Charles Senard est un historien, un spécialiste de cette période, mais c'est aussi un bon écrivain qui promène son lecteur dans l'Arles du Ve siècle, à travers les arcanes de enjeux politiques et des complots contre l'empire. Au passage, celui-ci y apprend le mode de vie des citoyens, la hiérarchie des pouvoirs entre l'église catholique, pas encore installée et redoutant d'être dépassée par d'autres sectes, les vestiges de l'organisation romaine et de son armée constituée, en grande partie, de mercenaires barbares. L'empereur romain d'occident n'est qu'un lointain souverain, incapable de défendre ses possessions et celui d'orient, plus puissant, a suffisamment à faire de son côté pour tenir sauvegarder ses intérêts pour ne pas intervenir et venir en aide à Rome. Le dépaysement n'est pas total, on retrouve dans ce roman des ignominies ayant toujours cours, comme l'antisémitisme, la rapacité des puissants ou l'ambition démesurée...

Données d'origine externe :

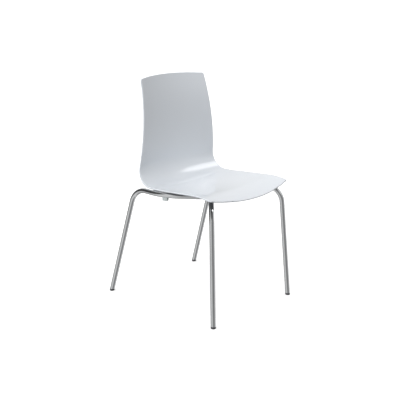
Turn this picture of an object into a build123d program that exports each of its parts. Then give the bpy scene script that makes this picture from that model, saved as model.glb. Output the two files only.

L'or, la paille, le feu est le premier volet d'une série intitulée L'avénement des barbares, on retrouvera donc avec plaisir le couple Vercel-Lupicin dans de nouvelles enquêtes où l'action ne manque pas et le suspense non plus.
Un polar historique, intéressant, fort documenté, érudit, à l'intrigue politique, en pleine décadence de l'empire roman d'occident, menée tambour battant par un couple improbable de détectives amateurs.
Notice bio
Charles Senard est docteur en études latines et a déjà publié plusieurs ouvrages notamment Imperator ! Diriger en Grèce et à Rome (Les Belles Lettres, 2017) et Convaincre ! Grâce aux secrets des grands maîtres (Dunod, 2017).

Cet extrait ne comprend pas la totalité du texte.